4. After almost catching two squirrels and my own cat, he finally went for the bait. The trap didn’t trigger, though. I knew from my marmot trapping experience that this was a problem. If he got full without triggering the trap, I’d have to try again another day. Or worse, if the trap was triggered but he managed to get out, I may never be able to lure him in again.

5. I tried to use my telekinetic abilities to trigger the trap, but I was having an off day. So, I opened the back door and startled him into triggering the trap–just as I had planned, or so I told myself.

cat in trap

Here he is in the trap. I don’t think he was very happy with me at this moment.

6. I celebrated for a second and went into full animal rescue mode. (Yes, in addition to procrastination-panic mode and spousal-manipulation mode, I also have animal rescue mode. I’m quite versatile). So, I prepped my car and donned my non-regulation animal trapping gloves.

DSC06225

My husband’s snowboarding gloves. I’m sure the people at the animal shelter were impressed.

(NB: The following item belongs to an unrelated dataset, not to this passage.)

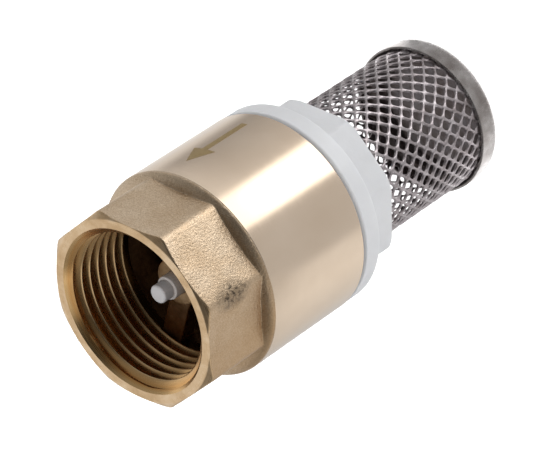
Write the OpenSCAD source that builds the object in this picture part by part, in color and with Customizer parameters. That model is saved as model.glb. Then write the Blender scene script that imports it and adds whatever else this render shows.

7. Then I was forced to use my superhuman strength to carry the cat. The cat weighed strikingly more than my cats and was thrashing about in the cage. Certain I would be scratched and die from some rare cat borne illness, I held the cage as far from my body as I could and set him in the back seat of my car. Don’t worry; my use of superhuman strength was discreet so that I didn’t call attention to myself. The last thing I need is to end up helping people move.

8. I wasn’t sure what kind of music he enjoyed, so I kept the radio down and talked in that soft, calm voice that lulls all animals into a state of relaxation. You know the one I mean.

9. At the intake center of the Denver Dumb Friends League (DDFL), I explained our situation. This time I used my verbal powers of suggestion to sell all his good qualities and explain how he would make a wonderful pet. I did so well, I almost walked out with a new cat.

10. The man explained the process and reassured me that they would do their best to get him adopted. He also said they might be able to do a TNR (trap, neuter, return) if he wasn’t a candidate for adoption. I made it quite clear that I would be happy to take him back and let him live in my yard. I entered spousal manipulation mode as I pondered the cute little cat house my husband would be encouraged to build for the backyard.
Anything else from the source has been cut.